▸ **Exercise brief**: Copy out only those lines running from the line with "cad_parts[member].parent = rigid_bodies[body]" to the end of the listing, keeping each one exactly as it is.
**** Material ****
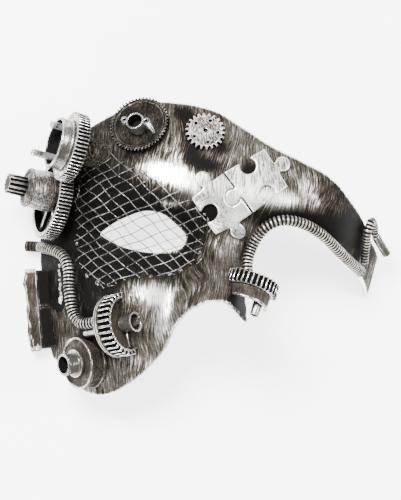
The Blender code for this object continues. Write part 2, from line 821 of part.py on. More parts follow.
def make_cheek_gear():
    """The gear that stands on edge in the cheek, with its dished hub."""
    size = CHEEK_GEAR
    teeth = gear_points(size["teeth"], size["tip"], size["root"])
    ring = polygon(BORE_SIDES, CHEEK_BORE)
    gear = plate("cheek_gear", [teeth, ring], -size["thick"], 0, BRIGHT_SILVER)
    seat(gear, CHEEK_SEAT, CHEEK_AXIS)
    bedded(gear)
    back = -size["thick"] - GAP
    profile = disc_profile(COLLAR_RADIUS, back - COLLAR_THICK, back)
    collar = turned("cheek_collar", profile, DARK_SILVER)
    seat(collar, CHEEK_SEAT, CHEEK_AXIS)
    bedded(collar)
    dish = CHEEK_BORE - GAP
    top = -DISH_DEPTH
    neck = NECK_RADIUS - MOUTH_WALL
    flare = MOUTH_OUT - MOUTH_FLARE
    profile = [
        (MOUTH_RADIUS, MOUTH_OUT),
        (NECK_RADIUS, flare),
        (NECK_RADIUS, top),
        (dish, top),
        (dish, top - DISH_THICK),
        (neck, top - DISH_THICK),
        (neck, flare),
        (MOUTH_RADIUS - MOUTH_WALL, MOUTH_OUT),
    ]
    hub = turned("cheek_hub", profile, DARK_SILVER, segments=TUBE_SIDES, ring=True)
    seat(hub, CHEEK_SEAT, CHEEK_AXIS)
    bedded(hub)


def make_boss():
    """The flanged drum low on the cheek, with its nozzle."""
    profile = [
        (0, 0),
        (BOSS_RADIUS, 0),
        (BOSS_RADIUS, -BOSS_LIP),
        (DRUM_RADIUS, -BOSS_LIP),
        (DRUM_RADIUS, -DRUM_DEPTH),
        (0, -DRUM_DEPTH),
    ]
    drum = turned("boss_drum", profile, DARK_SILVER)
    seat(drum, BOSS_SEAT, BOSS_AXIS)
    bedded(drum)
    inner = NOZZLE_RADIUS - NOZZLE_WALL
    step = GAP + NOZZLE_STEP
    profile = [
        (NOZZLE_RADIUS, GAP + NOZZLE_LENGTH),
        (NOZZLE_RADIUS, step),
        (NOZZLE_RADIUS + NOZZLE_STEP, step),
        (NOZZLE_RADIUS + NOZZLE_STEP, GAP),
        (inner, GAP),
        (inner, GAP + NOZZLE_LENGTH),
    ]
    nozzle = turned("boss_nozzle", profile, BRIGHT_SILVER, segments=TUBE_SIDES, ring=True)
    seat(nozzle, BOSS_SEAT, BOSS_AXIS)


def make_nose():
    """The half gear and half cup on the side of the nose, with a tapered pin."""
    up = (0, 0, 1)
    size = NOSE_GEAR
    wide = 2 * size["tip"]
    box = [(-wide, NOSE_CUT - wide), (wide, NOSE_CUT - wide), (wide, NOSE_CUT), (-wide, NOSE_CUT)]
    back = plate("nose_back_half", [box], -wide, wide)
    seat(back, NOSE_SEAT, NOSE_AXIS, up)
    teeth = gear_points(size["teeth"], size["tip"], size["root"])
    gear = plate("nose_gear", [teeth], 0, size["thick"], BRIGHT_SILVER)
    seat(gear, NOSE_SEAT, NOSE_AXIS, up)
    boolean(gear, back, "DIFFERENCE")
    bedded(gear)
    low = size["thick"] + GAP
    rim = low + NOSE_CUP_LENGTH
    inner = NOSE_CUP_RADIUS - NOSE_CUP_WALL
    profile = cup_profile(NOSE_CUP_RADIUS, inner, low, rim)
    cup = turned("nose_cup", profile, DARK_SILVER, segments=CUP_SIDES)
    seat(cup, NOSE_SEAT, NOSE_AXIS, up)
    boolean(cup, back, "DIFFERENCE")
    bedded(cup)
    pin_low = low + CUP_FLOOR + GAP
    pin_end = rim + NOSE_PIN_OUT
    profile = [
        (NOSE_PIN_END, pin_end),
        (NOSE_PIN_TOP, pin_low),
        (NOSE_PIN_TOP - 2 * PIN_WALL, pin_low),
        (NOSE_PIN_END - PIN_WALL, pin_end),
    ]
    pin = turned("nose_pin", profile, BRIGHT_SILVER, segments=PIN_SIDES, ring=True)
    seat(pin, gear_seat(NOSE_SEAT, NOSE_AXIS, aside=NOSE_PIN_OFFSET, up=up), NOSE_AXIS, up)


def knob_points(start, end, out, extra):
    """One side of a jigsaw plate from its start to its end, with a round knob out or in."""
    start, end = Vector(start), Vector(end)
    along = (end - start).normalized()
    outward = Vector((-along.y, along.x)) * out
    middle = (start + end) / 2
    radius = KNOB_RADIUS + (extra if out < 0 else 0.0)
    centre = middle + outward * (KNOB_REACH - (PLATE_GAP if out < 0 else 0.0))
    points = [start, middle - along * (KNOB_NECK + (radius - KNOB_RADIUS))]
    for turn in range(-45, 226, 45):
        angle = math.radians(180 - turn)
        points.append(centre + (along * math.cos(angle) + outward * math.sin(angle)) * radius)
    points.append(middle + along * (KNOB_NECK + (radius - KNOB_RADIUS)))
    return [(p.x, p.y) for p in points]


def make_plates():
    """The two interlocking jigsaw plates, which follow the brow."""
    for name, (corners, knobs) in PLATES.items():
        outline = []
        corners = tuple((wide(x, y), y) for x, y in corners)
        for start, end, out in zip(corners, corners[1:] + corners[:1], knobs):
            outline += knob_points(start, end, out, KNOB_CLEARANCE)
        made = add(name, mesh_of(name, skin_grid(lift=PLATE_LIFT)), BRIGHT_SILVER)
        if sum(poly.normal.z for poly in made.data.polygons) < 0:
            made.data.flip_normals()
        depth = made.modifiers.new("depth", "SOLIDIFY")
        depth.thickness = PLATE_THICK * MM
        depth.offset = 1.0
        cutter = plate(name + "_outline", [outline], -HEAD_DEPTH, HEAD_DEPTH)
        boolean(made, cutter, "INTERSECT")


def make_block():
    """The black block in two pieces on the side wall, with its cover slab."""
    top, bottom = (Vector((wide(x, y), y)) for x, y in (BLOCK_TOP, BLOCK_BOTTOM))
    down = (bottom - top).normalized()
    fall = HEAD_DEPTH / MEASURED_DEPTH
    back, front = BLOCK_BACK * fall, BLOCK_FRONT * fall
    out = Vector((down.y, -down.x))
    length = (bottom - top).length
    split = length * BLOCK_SPLIT

    def slab(name, first, last, near, far, front, look):
        corners = [top + down * first + out * near, top + down * last + out * near,
                   top + down * last + out * far, top + down * first + out * far]
        points = [(c.x, c.y) for c in corners]
        return bedded(plate(name, [points], back, front, look))

    inner = -BLOCK_INNER
    slab("side_block_upper", 0, split - GAP / 2, inner, BLOCK_THICK, front, BLACK)
    slab("side_block_lower", split + GAP / 2, length, inner, BLOCK_THICK, front, BLACK)
    near = BLOCK_THICK + GAP
    far = near + COVER_THICK
    last = length + COVER_EXTRA
    slab("side_cover", -COVER_EXTRA, last, near, far, front + COVER_PROUD, DARK_SILVER)


def smooth_route(route, step):
    """Points a step apart on a smooth curve through a route's own points."""
    points = [Vector(p) for p in route]
    points = [2 * points[0] - points[1]] + points + [2 * points[-1] - points[-2]]
    dense = []
    for a, b, c, d in zip(points, points[1:], points[2:], points[3:]):
        for i in range(12):
            t = i / 12
            dense.append(0.5 * (2 * b + (c - a) * t + (2 * a - 5 * b + 4 * c - d) * t * t
                                + (3 * b - a - 3 * c + d) * t**3))
    dense.append(points[-2])
    run = np.concatenate(([0.0], np.cumsum([(q - p).length for p, q in zip(dense, dense[1:])])))
    count = max(2, round(run[-1] / step))
    stops = np.linspace(0, run[-1], count + 1)
    return [tuple(np.interp(s, run, [p[k] for p in dense]) for k in range(3)) for s in stops]


# Centre lines by hand: X, Y and lift over the skin, or X, Y and Z where the hose overhangs it
BROW_START = (10.4, -15.4, 2.4)
BROW_RUN = (
    (8.1, -8.8),
    (9.8, -3.1),
    (11.9, 2.6),
    (14.8, 7.1),
    (19.5, 10.0),
    (24.7, 11.0),
    (31.2, 10.7),
    (37.6, 9.2),
    (43.6, 6.7),
    (49.6, 3.1),
    (55.8, -0.6),
    (61.9, -2.8),
)
RETURN_RUN = ((63.9, 1.6), (63.4, 4.4), (62.7, 9.5), (61.9, 14.4))
RETURN_LOOP = ((64.7, 18.2, -22.2), (66.4, 18.0, -25.3), (67.6, 16.3, -27.9), (68.4, 14.1, -29.9))
SLEEVE_END = (76.2, 7.0, -35.9)
CHEEK_START = (-79.1, -9.8, -48.2)
CHEEK_RUN = (
    (-71.0, -9.4),
    (-66.8, -10.9),
    (-63.2, -12.9),
    (-60.8, -15.8),
    (-59.2, -19.7),
    (-58.5, -23.5),
    (-58.0, -27.3),
    (-57.1, -31.0),
    (-56.2, -34.5),
    (-54.7, -38.1),
    (-52.4, -40.9),
    (-49.5, -41.5),
)


def make_hoses():
    step = 2.0 * HOSE_RADIUS
    brow = [placed(*BROW_START)] + [on_skin(x, y, HOSE_SEAT) for x, y in BROW_RUN]
    bedded(tube("brow_hose", smooth_route(brow, step), HOSE_RADIUS, BRIGHT_SILVER))
    thin = [on_skin(x, y, THIN_SEAT) for x, y in RETURN_RUN] + [placed(*p) for p in RETURN_LOOP]
    bedded(tube("brow_hose_return", smooth_route(thin, step), THIN_HOSE_RADIUS, BRIGHT_SILVER))
    last, end = thin[-1], placed(*SLEEVE_END)
    start = last + (end - last).normalized() * 3 * GAP
    tube("brow_sleeve", [start, end], SLEEVE_RADIUS, DARK_SILVER)
    cheek = [placed(*CHEEK_START)] + [on_skin(x, y, HOSE_SEAT) for x, y in CHEEK_RUN]
    axis = Vector(CHEEK_AXIS).normalized()
    back = CHEEK_SEAT - axis * (CHEEK_GEAR["thick"] + COLLAR_THICK + 2 * GAP)
    cheek.append(cheek[-1] + axis * (back - cheek[-1]).dot(axis))
    bedded(tube("cheek_hose", smooth_route(cheek, step), HOSE_RADIUS, BRIGHT_SILVER))


def settle():
    """Sets the rim on the floor plane and the middle of the whole on the origin."""
    graph = bpy.context.evaluated_depsgraph_get()
    low, high = Vector((9, 9, 9)), Vector((-9, -9, -9))
    for made in PARTS.objects:
        if made.type != "MESH":
            continue
        shown = made.evaluated_get(graph)
        for vert in shown.data.vertices:
            point = shown.matrix_world @ vert.co
            low = Vector(map(min, low, point))
            high = Vector(map(max, high, point))
    ROOT.location = (-(low.x + high.x) / 2, -(low.y + high.y) / 2, FLOOR_DEPTH * MM)
    print("settled by mm", [round(v / MM, 3) for v in ROOT.location])


BED = make_bed()
make_shell()
make_net()
make_temple()
make_wheel()
make_forehead()
make_small_gear()
make_cheek_gear()
make_boss()
make_nose()
make_plates()
make_block()
make_hoses()
settle()
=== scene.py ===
# %% [markdown]
# # A steampunk eye mask
#
# This lesson dresses a carnival mask: a thin shell that covers one eye, one cheek and part of the
# forehead, with gears, cups, hoses and a wire net glued on. The solids were made before. Here each
# piece gets its fine form and its finish: black paint, dry-brushed with silver.

# %% Load the solids
import json
import math

import bmesh
import bpy
import numpy as np
from mathutils import Matrix, Vector, noise

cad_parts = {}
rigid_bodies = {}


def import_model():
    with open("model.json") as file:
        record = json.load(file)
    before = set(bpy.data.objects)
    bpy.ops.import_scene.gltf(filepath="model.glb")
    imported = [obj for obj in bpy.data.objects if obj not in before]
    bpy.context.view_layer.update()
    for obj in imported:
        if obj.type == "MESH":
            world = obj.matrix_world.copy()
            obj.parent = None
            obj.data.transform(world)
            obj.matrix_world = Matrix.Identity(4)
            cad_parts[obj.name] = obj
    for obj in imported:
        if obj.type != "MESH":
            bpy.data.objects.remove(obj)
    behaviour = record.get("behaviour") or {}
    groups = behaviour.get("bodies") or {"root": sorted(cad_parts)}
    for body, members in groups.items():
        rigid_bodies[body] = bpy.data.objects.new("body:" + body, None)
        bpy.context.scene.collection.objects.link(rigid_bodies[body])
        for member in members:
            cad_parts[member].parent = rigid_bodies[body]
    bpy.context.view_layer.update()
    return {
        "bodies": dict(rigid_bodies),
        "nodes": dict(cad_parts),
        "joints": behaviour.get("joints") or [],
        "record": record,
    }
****
▸ **Response**:
            cad_parts[member].parent = rigid_bodies[body]
    bpy.context.view_layer.update()
    return {
        "bodies": dict(rigid_bodies),
        "nodes": dict(cad_parts),
        "joints": behaviour.get("joints") or [],
        "record": record,
    }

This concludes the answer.